Lorsqu’on confronte le baratineur à la vérité, son masque de baratineur tombe et il devient un menteur. C’est exactement ce qui se passe avec GND. Celui-ci baratine ou déconne. Mais lorsqu’on découvre son imposture, il devient menteur.

Vers la fin de son essai, Frankfurt pourquoi le baratin est-il si répandu. En premier lieu, répond Frankfurt, il y a cette conviction propre aux démocraties «qu’il est de la responsabilité du citoyen d’avoir une opinion sur tout...». Nous sommes tous amenés, un jour ou l’autre, à devoir donner notre avis sur un sujet dont on ignore presque tout. C’est le règne de ce que déjà Platon appelait la doxa, l’empire de l’opinion, c’est-à-dire de l’ignorance. Contemporain du faîte de la démocratie à Athènes, Platon dénonçait le danger d’un pouvoir politique reposant sur l’ignorance des citoyens. Seuls, arguait Platon dans La République, ceux qui savent doivent gouverner : ce sont les fameux «philosophes-rois».

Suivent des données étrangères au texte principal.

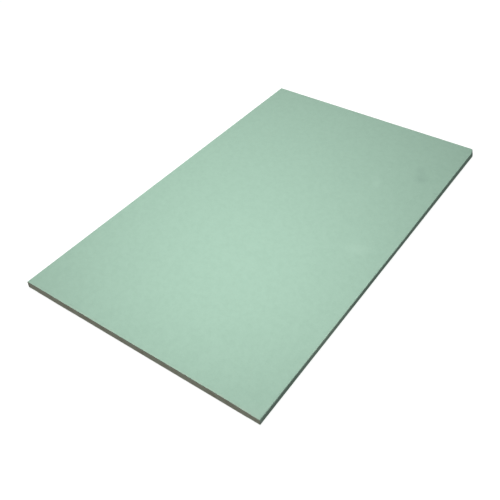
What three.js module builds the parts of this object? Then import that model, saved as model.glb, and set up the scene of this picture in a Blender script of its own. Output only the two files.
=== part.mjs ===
// A flat rectangular sheet of moisture-resistant plasterboard, lying face up.
// Millimetres, +Z up. The origin is the centre of the underside, X runs along the sheet and Y across it.
// The paper is bonded to the core for good, so the sheet is one solid.
import * as THREE from "three";

// Driving dimensions
const LENGTH = 750; // along X, from one cut end to the other
const WIDTH = 460; // along Y, from one papered long edge to the other
const THICKNESS = 12.5; // along Z, a stock thickness
const FACE_ARRIS_RADIUS = 1.5; // where the face paper turns down over a long edge
const BACK_ARRIS_RADIUS = 1; // where it turns under, onto the back
const ARC_STEPS = 8; // straight steps in each rounded arris, an even number
const FACE_GREEN = "#aad2bb";

// The sheet's outline cut across its length: width along x, thickness along y.
// The long edges are square, with their arrises rounded by the folded paper.
function crossSection() {
  const side = WIDTH / 2;
  const backTurn = side - BACK_ARRIS_RADIUS;
  const faceTurn = side - FACE_ARRIS_RADIUS;
  const faceHeight = THICKNESS - FACE_ARRIS_RADIUS;
  const right = 0;
  const up = Math.PI / 2;
  const left = Math.PI;
  const down = 1.5 * Math.PI;

  const section = new THREE.Shape();
  section.moveTo(-backTurn, 0);
  section.lineTo(backTurn, 0);
  section.absarc(backTurn, BACK_ARRIS_RADIUS, BACK_ARRIS_RADIUS, -up, right, false);
  section.absarc(faceTurn, faceHeight, FACE_ARRIS_RADIUS, right, up, false);
  section.absarc(-faceTurn, faceHeight, FACE_ARRIS_RADIUS, up, left, false);
  section.absarc(-backTurn, BACK_ARRIS_RADIUS, BACK_ARRIS_RADIUS, left, down, false);
  return section;
}

// The section drawn along the length, turned so that the cut ends face along X.
function sheetGeometry() {
  const geometry = new THREE.ExtrudeGeometry(crossSection(), {
    depth: LENGTH,
    bevelEnabled: false,
    curveSegments: ARC_STEPS / 2, // three.js draws two steps of an arc for each one asked for
  });
  geometry.translate(0, 0, -LENGTH / 2);
  const alongX = new THREE.Vector3(1, 0, 0);
  const alongY = new THREE.Vector3(0, 1, 0);
  const alongZ = new THREE.Vector3(0, 0, 1);
  return geometry.applyMatrix4(new THREE.Matrix4().makeBasis(alongY, alongZ, alongX));
}

const facePaper = new THREE.MeshStandardMaterial({
  name: "green face paper",
  color: FACE_GREEN,
  roughness: 0.85,
  metalness: 0,
});

const board = new THREE.Mesh(sheetGeometry(), facePaper);
board.name = "plasterboard_sheet";

const part = new THREE.Group();
part.add(board);

export default part;
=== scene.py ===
# A cut piece of moisture-resistant plasterboard, lying face up on a pale studio floor.
# Metres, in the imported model's frame: X along the sheet, Y across it, Z up out of the green face.
import math
import random

import bmesh
import bpy
import numpy as np
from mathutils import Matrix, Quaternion, Vector, noise


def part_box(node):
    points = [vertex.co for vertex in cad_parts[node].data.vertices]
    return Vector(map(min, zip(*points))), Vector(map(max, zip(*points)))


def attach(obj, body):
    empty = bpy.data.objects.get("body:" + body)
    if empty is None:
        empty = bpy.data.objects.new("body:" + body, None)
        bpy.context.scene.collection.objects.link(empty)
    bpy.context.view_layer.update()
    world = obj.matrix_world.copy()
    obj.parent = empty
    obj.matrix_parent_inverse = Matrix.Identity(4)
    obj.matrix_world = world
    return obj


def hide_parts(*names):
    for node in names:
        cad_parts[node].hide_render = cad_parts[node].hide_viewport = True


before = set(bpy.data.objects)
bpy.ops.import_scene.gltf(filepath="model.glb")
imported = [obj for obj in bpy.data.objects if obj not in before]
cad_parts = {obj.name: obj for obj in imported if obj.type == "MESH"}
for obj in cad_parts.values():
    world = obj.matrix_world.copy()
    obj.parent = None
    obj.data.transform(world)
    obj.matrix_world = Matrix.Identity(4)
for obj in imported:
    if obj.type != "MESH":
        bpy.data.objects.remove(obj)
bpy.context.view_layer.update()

MM = 0.001
ROUNDING = 1e-6  # less than any real distance or share here
SHEET = "plasterboard_sheet"

# The sheet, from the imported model
SHEET_LOW, SHEET_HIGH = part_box(SHEET)
HALF_LENGTH = SHEET_HIGH.x
HALF_WIDTH = SHEET_HIGH.y
THICKNESS = SHEET_HIGH.z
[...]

D’après Frankfurt, la prolifération du baratin a des sources plus profondes que l’empire de la doxa naissant dans le terreau fertile de la démocratie. Ces sources véritables sont celles du triomphe des philosophies «anti-réalistes» «qui nient toute possibilité d’accéder à une réalité objective et par conséquent de connaître la nature véritable des choses.» Ces philosophies, tels le relativisme ainsi que le scepticisme, sapent l’idéal de vérité «au profit d’une autre sorte de discipline : celle que requiert l’idéal alternatif de sincérité.» Puisque nous sommes pratiquement tous convaincus qu’une réalité vraie, valable pour tous, n’existe pas, le mieux que nous puissions faire, c’est de dire comment les choses nous apparaissent, chacun devant être fidèle à ce qu’il perçoit et à comment il le perçoit. Le problème qui se pose, toutefois, c’est qu’«être fidèle» à soi n’a plus aucun sens puisque la vérité n’en a plus aucun. Frankfurt peut donc conclure son essai par cette phrase coup-de-poing : «La sincérité, par conséquent, c’est du baratin (sincerity itself is bullshit)». 

Ne doutons pas de la sincérité des uns et des autres. Sachons, toutefois, qu’il s’agit toujours de baratin et, en conséquence, méfions-nous en.